The Queen, with more than 65 years of practice, conveyed with her demeanor what she always intends to convey – nothing. The rest of the royal family smiled and smirked, raised eyebrows and exchanged furtive looks, suggesting the unlovely spectacle of a 19th century royal court marveling at the talented natives brought back from the colonies. One British Catholic commentator confessed that he mistook the reference to the Negro spiritual “There is a Balm in Gilead” for a “bomb in Gilead” and thought the good bishop was making a terrorism reference. There is no doubt that some of the gathered great and good regarded Bishop Curry as more of the court jester than the court chaplain. Pity for them.

The text itself was exactly what American Episcopalianism stands for today, namely that the Christian Gospel, lived fully, would make this world much better along the lines of a gently leftist, agreeably progressive politics. The “power of love” that Bishop Curry hymned “can change this world.” As his rose to his peroration, Bishop Curry nodded to the practical religion of most of those in his congregation by sidling up to John Lennon, asking those to “imagine” a world without poverty or hunger. Which is all to the good, of course, but rather less than what Jesus came to give us. 

Pope Benedict XVI once chided Christian preachers for spending so much time speaking about how “to make this world better” that we neglect the “better world” – life with the blessed in heaven. Bishop Curry’s preaching was largely horizontal, about how love can make this vale of tears less tearful.

“Rev. Michael Curry could almost make me a believer,” tweeted Ed Miliband, the former Labour Party leader who describes himself as a “Jewish atheist.” Preaching that is palatable to progressive atheistic politicians is likely heavier on progressive politics and lighter on Christ crucified and the faith that was, once for all, delivered to the saints.

But Bishop Curry was bold enough to challenge, albeit implicitly, one sacred doctrine of the assemblage, from the Archbishop of Canterbury to the Prince of Wales. He spoke is favourable terms of “harnessing fire” and how it made remarkable advances possible: the Bronze Age, the Iron Age, the Industrial revolution, the automobile and the airplane. The international jet-set does not speak that way about the carbon economy that powers their private planes and monster homes, certainly not as Bishop Curry did, without pretend guilt and faux concern for climate change. Bishop Curry’s fellow Anglican prelate Archbishop Desmond Tutu made an embarrassing visit to the Alberta oil sands a few years back. It was a good thing he was not on hand to hear praise of internal combustion resound in St.
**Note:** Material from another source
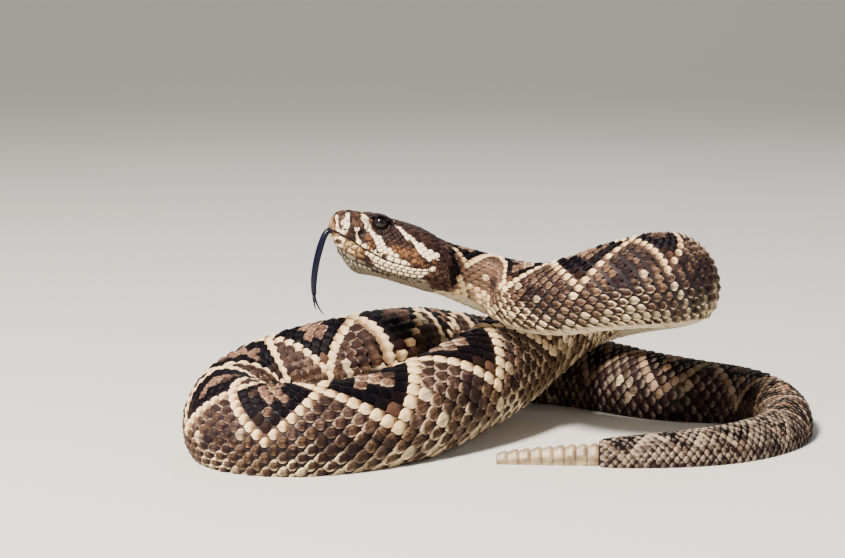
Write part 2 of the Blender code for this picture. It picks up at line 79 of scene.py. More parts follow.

George’s Chapel.

But the fire of hydrocarbons is the not the fire of the Holy Spirit, even if the Bishop was preaching on the vigil of Pentecost. 

The last royal wedding, that of the Duke and Duchess of Cambridge, also included homiletic references to fire. The address on April 29, 2011 was given by Bishop Richard Chartres, the Anglican Bishop of London, who noted that it was the liturgical feast of St. Catherine of Siena. He began with the great Dominican mystic and doctor of the Church, rather than Martin Luther King, Jr.

“Be who God meant you to be and you will set the world on fire," preached Bishop Chartres. “So said St. Catherine of Siena whose festival day it is today. Marriage is intended to be a way in which man and woman help each other to become what God meant each one to be, their deepest and truest selves. In a sense every wedding is a royal wedding with the bride and the groom as king and queen of creation, making a new life together so that life can flow through them into the future.” 

Bishop Chartres spoke of a different fire, the fire of Divine love that lays blessings and burdens upon Christian disciples united in marriage. Bishop Curry, oddly enough, did not speak about marriage at all, much less how it was the path by which the Duke and Duchess of Sussex would share life with others, and help each other toward eternal life in heaven.

Bishop Chartres was not the surprise star of the wedding of Will and Kate. Pity.